Technology companies usually spend a lot of time trying to persuade customers that a subscription is worth the money. ChatGPT has stumbled into a very different problem. A growing number of users are looking at the price and wondering whether they’re somehow getting away with something.
The question has become harder to dismiss as ChatGPT has evolved. The $20-a-month ChatGPT Plus and $200-a-month ChatGPT Pro subscription prices haven’t changed since OpenAI announced them. Yet ChatGPT is much more powerful, with many more features, even if it still has plenty of built-in wrinkles and limits. Nonetheless, questioning its value has become more common as the chatbot has expanded from being an impressive novelty into something people use every day.
That combination of expanding capabilities and stable pricing has led many users to ask whether ChatGPT costs less than it should. It’s been an issue from the beginning, with OpenAI CEO Sam Altman complaining that ChatGPT Pro loses money for the company due to its popularity a year and a half ago:
insane thing: we are currently losing money on openai pro subscriptions!people use it much more than we expected.January 6, 2025
It isn’t unusual for a product to cost more to provide than customers realize. What’s unusual is when customers start noticing the gap themselves.
AI might be especially vulnerable to that dynamic as AI systems require enormous computing resources. Every response is powered by vast networks of specialized hardware operating in data centers that consume significant amounts of electricity. Those costs add up quickly, particularly when millions of people use the service every day.
Some estimates indicate that power users could theoretically consume thousands of dollars’ worth of compute resources a month, while paying only a fraction of that amount in subscription fees. Meanwhile, AI companies continue investing enormous sums in data centers, hardware, and electricity.
Short-term splurge
Part of the reason the debate has gained traction is that AI is not cheap to run. Every response generated by ChatGPT relies on huge amounts of computing power, specialized hardware, and data center infrastructure. Those systems consume enormous quantities of electricity, and the bills only grow larger as usage increases.
AI models generate ongoing expenses every time someone submits a prompt. Millions of users asking questions each day creates a very different economic equation than most subscription services have to manage.
Heavy ChatGPT users could therefore eat up far more computing resources than they are paying for at market price. At the same time, AI companies continue pouring billions of dollars into new data centers, cutting-edge hardware, and future model development. That reality has led some users to believe today’s prices are less about profitability and more about securing market share while the AI industry is still taking shape.
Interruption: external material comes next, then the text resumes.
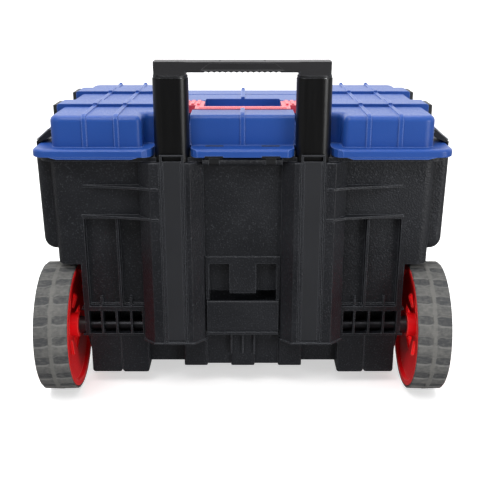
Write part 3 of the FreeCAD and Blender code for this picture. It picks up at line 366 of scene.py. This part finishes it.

# name: dark and pale tone, roughness, grains per metre, grain depth in metres, and what differs from plain
# The colour given for edges is a painted highlight and wear along them.
MOULDED = {
    "strip_plastic": ((0.0160, 0.0172, 0.0205), (0.020, 0.0214, 0.0255), 0.45, 900.0, 0.0002,
                      {"wear_and_highlight": BLACK_EDGE}),
    "rubber": ((0.012, 0.012, 0.012), (0.016, 0.016, 0.016), 0.7, 500.0, 0.0002, {}),
    "cap_rubber": ((0.016, 0.018, 0.018), (0.022, 0.024, 0.024), 0.5, 800.0, 0.0001, {}),
    "black_plastic": ((0.007, 0.0075, 0.009), (0.011, 0.0115, 0.013), 0.4, 900.0, 0.00012,
                      {"wear_and_highlight": BLACK_EDGE}),
    "hub_red": ((0.80, 0.006, 0.010), (0.90, 0.008, 0.014), 0.35, 900.0, 0.00005,
                {"specular": 0.35, "wear_and_highlight": (0.95, 0.16, 0.13)}),
    "nylon": ((0.70, 0.68, 0.63), (0.76, 0.74, 0.69), 0.5, 900.0, 0.0001, {}),
    "lid_blue": ((0.014, 0.066, 0.300), (0.018, 0.076, 0.335), 0.34, 750.0, 0.00016,
                 {"edge": 0.0012, "specular": 0.35, "wear_and_highlight": (0.13, 0.22, 0.58)}),
    "handle_red": ((0.66, 0.060, 0.10), (0.74, 0.080, 0.12), 0.30, 900.0, 0.0001,
                   {"wear_and_highlight": (0.85, 0.3, 0.32)}),
    "grip_plastic": ((0.012, 0.012, 0.0135), (0.017, 0.017, 0.019), 0.45, 700.0, 0.0002,
                     {"wear_and_highlight": (0.09, 0.09, 0.095)}),
    "button_plastic": ((0.03, 0.03, 0.032), (0.04, 0.04, 0.042), 0.45, 900.0, 0.0001, {}),
}
# name: colour and roughness
METALS = {
    "steel": ((0.60, 0.61, 0.63), 0.32),
    "axle_black": ((0.03, 0.03, 0.033), 0.45),
    "tube_alloy": ((0.55, 0.56, 0.57), 0.26),
}


def make_materials():
    made = {name: moulded(name, *values, **options) for name, (*values, options) in MOULDED.items()}
    made.update({name: metal(name, *values) for name, values in METALS.items()})
    dark, pale = (0.0072, 0.0080, 0.0106), (0.0122, 0.0133, 0.0170)
    made["tub_plastic"] = pebbled("tub_plastic", dark, pale, BLACK_EDGE)
    made["sleeve_black"] = sleeve_finish()
    made["tyre"] = tyre_finish()
    return made


def flat_faces(obj):
    """Keeps wide faces flat and turns the shading only over their rounded edges."""
    split = obj.modifiers.new("split", "EDGE_SPLIT")
    split.split_angle = math.radians(32.0)
    weighted = obj.modifiers.new("weighted", "WEIGHTED_NORMAL")
    weighted.mode = "FACE_AREA"
    weighted.weight = 80
    weighted.keep_sharp = True


def dress_nodes(materials):
    """Gives every CAD node the finish of its slot."""
    slots = {part["node"]: part["material_slot"] for part in frame["record"]["subparts"]}
    for name, obj in frame["nodes"].items():
        obj.data.materials.clear()
        obj.data.materials.append(materials[slots[name]])
        flat_faces(obj)


# ---- pieces ----------------------------------------------------------------------------------------
def mesh_object(name, verts, faces, material):
    mesh = bpy.data.meshes.new(name)
    mesh.from_pydata(verts, [], faces)
    mesh.materials.append(material)
    mesh.validate()
    mesh.update()
    obj = bpy.data.objects.new(name, mesh)
    scene.collection.objects.link(obj)
    return obj


def smooth_by_angle(obj, degrees):
    for polygon in obj.data.polygons:
        polygon.use_smooth = True
    split = obj.modifiers.new("split", "EDGE_SPLIT")
    split.split_angle = math.radians(degrees)


def tread(across, turn):
    """Depth under the full radius, tone from 0 in a gap to 1 on the band (painted shade in the gaps, painted
    light on the lugs and band), and nearness to a lug's end for a painted highlight.

    Across runs from -1 to 1 over the tread, and turn counts lugs round it.
    """
    side = abs(across)
    if side < BAND_HALF:
        return 0.0, 1.0, 0.0
    phase = turn + (LUG_LEAN[0] if across > 0 else LUG_LEAN[1]) * side
    lug = math.floor(phase + 0.5)
    phase -= lug
    flare = max(0.0, 1.0 - (side - BAND_HALF) / FLARE[1])
    reach = LUG_REACH + LUG_SPREAD * side + FLARE[0] * flare
    rise = min(1.0, max(0.0, (reach - abs(phase)) / FLANK))
    # nearness to a lug's end, for the painted highlight line
    ridge_highlight = max(0.0, 1.0 - abs(abs(phase) - reach) / RIDGE)
    web = min(1.0, (side - BAND_HALF) / WEB)
    crown = LUG_CROWN * min(1.0, abs(phase) / reach) * side
    gap = GAP_DEPTH * (GAP_RISE + (1.0 - GAP_RISE) * side)
    depth = web * (gap * (1.0 - rise) + crown * rise)
    shade = 0.5 + 0.5 * math.sin(SHADE_STEP * lug + (4.1 if across > 0 else 1.3))
    # painted light on the lugs and painted shade in the gaps, each lug a little different at random
    tone = rise * (0.48 + 0.30 * shade) + (1.0 - rise) * 0.22 * shade
    return depth, 1.0 - web * (1.0 - tone), web * ridge_highlight


def tyre_profile(width, radius, flange):
    """Points of the section: distance from the inner face, radius, and place across the tread or None."""
    seat = flange - 3.0 * MM
    lip = flange + 0.7 * MM
    wall, shoulder = 0.4 * MM, 2.4 * MM
    points = [(3.6 * MM, seat, None), (3.6 * MM, lip, None), (0.9 * MM, lip, None),
              (0.2 * MM, flange + 1.3 * MM, None), (wall, radius - 1.6 * MM, -1.0),
              (1.1 * MM, radius - 0.6 * MM, -1.0)]
    for i in range(COLUMNS + 1):
        t = i / COLUMNS
        points.append((shoulder + (width - 2 * shoulder) * t, radius, 2 * t - 1))
    points += [(width - 1.1 * MM, radius - 0.6 * MM, 1.0), (width - wall, radius - 1.8 * MM, 1.0),
               (width, radius - 4.0 * MM, None), (width, seat, None)]
    return points


def make_tyre(side, material):
    """A tyre with a smooth band between two rows of wedge lugs, and a groove where it meets the hub."""
    low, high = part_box("tyre_" + side)
    hub_low, hub_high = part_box("hub_" + side)
    centre_y, centre_z = (low.y + high.y) / 2, (low.z + high.z) / 2
    radius = (high.z - low.z) / 2
    flange = (hub_high.z - hub_low.z) / 2
    out = -1.0 if side == "left" else 1.0
    inner = low.x if out > 0 else high.x
    profile = tyre_profile(high.x - low.x, radius, flange)
    rings = LUGS * LUG_STEPS
    verts, faces, relief_shade, ridges = [], [], [], []
    for k in range(rings):
        angle = 2 * math.pi * k / rings
        for place, r, across in profile:
            height, ridge_highlight = 0.3, 0.0
            if across is not None:
                depth, height, ridge_highlight = tread(across, LUGS * k / rings)
                r = min(r, radius - depth)
            y, z = centre_y + r * math.cos(angle), centre_z + r * math.sin(angle)
            verts.append((inner + out * place, y, z))
            relief_shade.append(height)
            ridges.append(ridge_highlight)
    n = len(profile)
    for k in range(rings):
        ahead = ((k + 1) % rings) * n
        for j in range(n):
            a, b = k * n + j, k * n + (j + 1) % n
            c, d = ahead + (j + 1) % n, ahead + j
            faces.append((a, b, c, d) if out < 0 else (d, c, b, a))
    obj = mesh_object("tread_" + side, verts, faces, material)
    for layer_name, values in (("relief_shade", relief_shade), ("ridge_highlight", ridges)):
        layer = obj.data.attributes.new(layer_name, "FLOAT", "POINT")
        layer.data.foreach_set("value", values)
    smooth_by_angle(obj, 26.0)
    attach(obj, "wheel_" + side)
    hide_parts("tyre_" + side)


def make_springs(material):
    """The release button's return springs, copied from their CAD node to ride with the grip."""
    node = frame["nodes"]["button_springs"]
    obj = bpy.data.objects.new("return_springs", node.data.copy())
    obj.matrix_world = node.matrix_world.copy()
    obj.data.materials.clear()
    obj.data.materials.append(material)
    scene.collection.objects.link(obj)
    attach(obj, "grip")
    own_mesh(obj)
    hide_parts("button_springs")


add_camera()
add_world()
add_floor()
for light_name, settings in LIGHTS.items():
    area_light(light_name, *settings)
MATERIALS = make_materials()
dress_nodes(MATERIALS)
for wheel_side in ("left", "right"):
    make_tyre(wheel_side, MATERIALS["tyre"])
make_springs(MATERIALS["steel"])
“All investment and business strategies are still operating on the “old rules” which have yet to be replaced because AI has yet to completely up end the global order. They all know we’re hurtling towards a cliff, but the off ramp isn’t visible yet, and they all assume it will magically appear before they run out of road,” one Reddit user speculated. “The only logical way to “win the game” then is to keep speeding along so that you’re the first one onto the off ramp. And nobody wants to be left behind so…”
Underpriced AI
ChatGPT occupies a rare position in the technology industry, seeming like a good bargain amid a growing chorus of complaints that technology and related services are actually getting worse every year. Many ChatGPT users genuinely feel they are getting more value from the service today than they did a year ago, despite paying the same monthly fee. And some think the question of underpricing ignores the bigger picture of how AI models are produced.
“People calculate their usage using public API prices and assume Anthropic or OpenAI lost that amount on them. But API pricing is not the company’s actual internal cost. It already includes profit margin, and we have no idea what their real cost is after caching, batching and infrastructure optimizations,” another Reddit user pointed out. “I also believe the released models themselves are profitable. The companies still report losses because they are spending billions on training the next models, buying hardware and expanding infrastructure. So while GPT-5.4 is generating profit, they may be spending all of that money and more on GPT-5.5.
For most people, the argument that ChatGPT is underpriced is actually pretty simple. They are not studying OpenAI’s balance sheet or calculating data center costs. They are looking at their own habits and realizing they use the chatbot far more often than they ever expected.
That helps explain why the conversation keeps coming up. People complain all the time when a product gets more expensive. They almost never complain that something feels too cheap. Whether ChatGPT is actually underpriced is a question OpenAI will have to answer eventually. For now, many users seem to have reached their own conclusion. They are paying the same price they paid months or even years ago, but they feel like they are getting a lot more in return.